The recall crusade continues

The truth is that Halvorson and Silverstein haven’t yet persuaded Senate President Jones to hold a Senate vote on this amendment. Without more delays. Without any so-called “improvements” intended to sabotage its passage.

They need to do that now.

Debbie, Ira, this is your life! This is the biggest test of your careers, and you’re flunking. You haven’t shown that you have the influence to force to a Senate vote a measure you say you support.

Let’s think about that.  Recall, which would take until 2009 to become effective at least and might or might not effect the current Governor is the biggest test of their careers?

Is Dold going senile?   Does anyone bother to tell him how dumb this overstatement is? C’mon, he sounds like a blogger.

In one case, the practical impact of recall would be nearly nil. In the other case, we might be able to actually make the income tax in Illinois progressive instead of regressive. Which impacts more people?

The measure is window dressing. It doesn’t solve the gridlock for two years, it make a structural change in the campaign finance system that encourages the kind of Legislative Leader power over their respective Chamber, and it doesn’t do anything to stop pay for play.  Remember, we thought the prosecution of the last Governor might make people more cautious.

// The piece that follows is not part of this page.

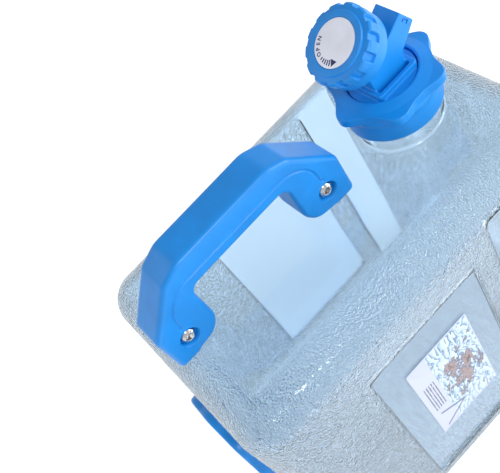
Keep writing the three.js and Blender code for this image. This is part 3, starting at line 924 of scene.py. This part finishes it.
def makeTapBody():
    d = tapBody
    half, inner = d["bossHalf"], d["bossHalf"] - d["bossWall"]
    spout = [
        (-12.8, 36.0), (12.8, 36.0), (12.8, 45.7), alongTilt(-9.6, 11),
        alongTilt(d["spoutUnder"], d["reach"]),
        alongTilt(d["spoutTop"], d["reach"]), alongTilt(d["spoutTop"], -12.5),
    ]
    base = rod("tapFlange", 28.2, 32.4, 34.9, onTap)
    boss = prism("boss", roundedBox2d(-half, half, -half, half, d["bossCorner"]), 34.0, d["bossTop"], onTap)
    plug = rod("plug", 22.2, 34.0, 39.0, onTap)
    combine(base, [plug, boss], "UNION")
    well = prism("well", roundedBox2d(-inner, inner, -inner, inner, 1.2), d["wellFloor"], 50, onTap)
    combine(base, [well], "DIFFERENCE")
    block = prism("spoutBlock", spout, -d["blockHalf"], d["blockHalf"], sideways)
    barrel = rod("barrel", d["barrel"], -4, d["barrelTop"], onValve)
    side = d["blockHalf"]
    flats = []
    for y in (side, -side - 4):
        outline = [(-15, y), (15, y), (15, y + 4), (-15, y + 4)]
        flats.append(prism("flat", outline, -6, 17.2, onValve))
    combine(barrel, flats, "DIFFERENCE")
    combine(base, [block, barrel], "UNION")
    duct = roundedBox2d(-7, 7, -3.9, 5.2, 1.0)
    mark = [
        (27.4, -2.6), (27.4, 2.6), (24.9, 2.6), (24.9, 1.5), (26.3, 1.5), (26.3, -1.5), (24.9, -1.5),
        (24.9, -2.6),
    ]
    groove = np.array([(11.2, 23.7), (13.5, 23.7), (13.5, 25.9), (11.2, 25.9)], float)
    cuts = [
        rod("chamber", 8.0, -6, 31, onValve), rod("seatHole", 5.0, -12, -5, onValve, around=48),
        rod("inlet", 5.0, 31, 43.5, onTap, (4.5, 0), 48),
        prism("duct", duct, 2, 32, ductPlace),
        spun("ringGroove", groove, 96, onValve, closed=True),
    ]
    combine(base, cuts, "DIFFERENCE")
    base.name = "tiltedTap"
    skin = base.modifiers.new("Skin", "REMESH")
    skin.mode = "VOXEL"
    skin.voxel_size = d["voxel"] * mm
    ease = base.modifiers.new("Ease", "SMOOTH")
    ease.factor = 0.5
    ease.iterations = 5
    applyAll(base)
    combine(base, [prism("mark", mark, -11, -9.2, markPlace)], "DIFFERENCE")
    dress(base, bluePlastic, "tap", ["tap_body"], 50)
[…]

Not so much apparently.

The reason there is no pressure on Jones isn’t because of anything Halvorson or Silverstein are doing, it’s because Jones, like the other three of the four tops, controls the campaign warchest and thus controls the chamber.

If you want a systemic change, go for the systemic problem, not some magic pony that the Trib has decided to beat some damn good legislators over the head with.